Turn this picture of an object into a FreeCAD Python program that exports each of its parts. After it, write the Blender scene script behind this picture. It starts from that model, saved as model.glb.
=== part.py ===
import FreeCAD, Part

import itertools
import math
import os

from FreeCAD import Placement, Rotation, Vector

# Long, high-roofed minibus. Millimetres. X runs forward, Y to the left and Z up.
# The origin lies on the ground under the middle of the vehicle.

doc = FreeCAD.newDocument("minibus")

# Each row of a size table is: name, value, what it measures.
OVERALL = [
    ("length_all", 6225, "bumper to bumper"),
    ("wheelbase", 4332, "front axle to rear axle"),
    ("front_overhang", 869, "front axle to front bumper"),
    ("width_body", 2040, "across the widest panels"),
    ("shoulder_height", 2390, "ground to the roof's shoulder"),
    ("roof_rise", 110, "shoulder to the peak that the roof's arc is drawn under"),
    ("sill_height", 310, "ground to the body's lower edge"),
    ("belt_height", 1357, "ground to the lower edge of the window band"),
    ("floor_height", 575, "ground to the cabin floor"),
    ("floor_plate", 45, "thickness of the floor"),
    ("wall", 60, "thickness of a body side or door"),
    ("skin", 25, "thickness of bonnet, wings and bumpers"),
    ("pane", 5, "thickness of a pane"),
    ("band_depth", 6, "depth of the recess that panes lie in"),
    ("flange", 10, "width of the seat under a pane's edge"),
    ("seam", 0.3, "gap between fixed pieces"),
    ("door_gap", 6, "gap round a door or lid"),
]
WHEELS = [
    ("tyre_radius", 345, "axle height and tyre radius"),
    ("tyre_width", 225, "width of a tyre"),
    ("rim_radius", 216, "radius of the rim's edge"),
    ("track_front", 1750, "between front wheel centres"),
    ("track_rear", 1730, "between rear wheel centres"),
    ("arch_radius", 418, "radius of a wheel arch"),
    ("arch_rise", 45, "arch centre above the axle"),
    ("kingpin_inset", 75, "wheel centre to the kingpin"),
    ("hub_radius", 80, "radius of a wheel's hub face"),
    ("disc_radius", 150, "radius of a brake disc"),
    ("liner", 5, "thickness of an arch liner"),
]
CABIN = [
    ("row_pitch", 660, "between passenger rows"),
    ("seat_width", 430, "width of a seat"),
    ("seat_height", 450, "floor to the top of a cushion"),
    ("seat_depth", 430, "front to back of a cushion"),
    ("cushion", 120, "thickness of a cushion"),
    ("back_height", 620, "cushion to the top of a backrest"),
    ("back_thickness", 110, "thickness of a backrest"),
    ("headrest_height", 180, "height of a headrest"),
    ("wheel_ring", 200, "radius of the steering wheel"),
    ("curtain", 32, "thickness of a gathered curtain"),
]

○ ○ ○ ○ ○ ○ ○

What you have to do: Retype the whole listing, matching it exactly.

Solved exercise:
Turn this picture of an object into a FreeCAD Python program that exports each of its parts. After it, write the Blender scene script behind this picture. It starts from that model, saved as model.glb.
=== part.py ===
import FreeCAD, Part

import itertools
import math
import os

from FreeCAD import Placement, Rotation, Vector

# Long, high-roofed minibus. Millimetres. X runs forward, Y to the left and Z up.
# The origin lies on the ground under the middle of the vehicle.

doc = FreeCAD.newDocument("minibus")

# Each row of a size table is: name, value, what it measures.
OVERALL = [
    ("length_all", 6225, "bumper to bumper"),
    ("wheelbase", 4332, "front axle to rear axle"),
    ("front_overhang", 869, "front axle to front bumper"),
    ("width_body", 2040, "across the widest panels"),
    ("shoulder_height", 2390, "ground to the roof's shoulder"),
    ("roof_rise", 110, "shoulder to the peak that the roof's arc is drawn under"),
    ("sill_height", 310, "ground to the body's lower edge"),
    ("belt_height", 1357, "ground to the lower edge of the window band"),
    ("floor_height", 575, "ground to the cabin floor"),
    ("floor_plate", 45, "thickness of the floor"),
    ("wall", 60, "thickness of a body side or door"),
    ("skin", 25, "thickness of bonnet, wings and bumpers"),
    ("pane", 5, "thickness of a pane"),
    ("band_depth", 6, "depth of the recess that panes lie in"),
    ("flange", 10, "width of the seat under a pane's edge"),
    ("seam", 0.3, "gap between fixed pieces"),
    ("door_gap", 6, "gap round a door or lid"),
]
WHEELS = [
    ("tyre_radius", 345, "axle height and tyre radius"),
    ("tyre_width", 225, "width of a tyre"),
    ("rim_radius", 216, "radius of the rim's edge"),
    ("track_front", 1750, "between front wheel centres"),
    ("track_rear", 1730, "between rear wheel centres"),
    ("arch_radius", 418, "radius of a wheel arch"),
    ("arch_rise", 45, "arch centre above the axle"),
    ("kingpin_inset", 75, "wheel centre to the kingpin"),
    ("hub_radius", 80, "radius of a wheel's hub face"),
    ("disc_radius", 150, "radius of a brake disc"),
    ("liner", 5, "thickness of an arch liner"),
]
CABIN = [
    ("row_pitch", 660, "between passenger rows"),
    ("seat_width", 430, "width of a seat"),
    ("seat_height", 450, "floor to the top of a cushion"),
    ("seat_depth", 430, "front to back of a cushion"),
    ("cushion", 120, "thickness of a cushion"),
    ("back_height", 620, "cushion to the top of a backrest"),
    ("back_thickness", 110, "thickness of a backrest"),
    ("headrest_height", 180, "height of a headrest"),
    ("wheel_ring", 200, "radius of the steering wheel"),
    ("curtain", 32, "thickness of a gathered curtain"),
]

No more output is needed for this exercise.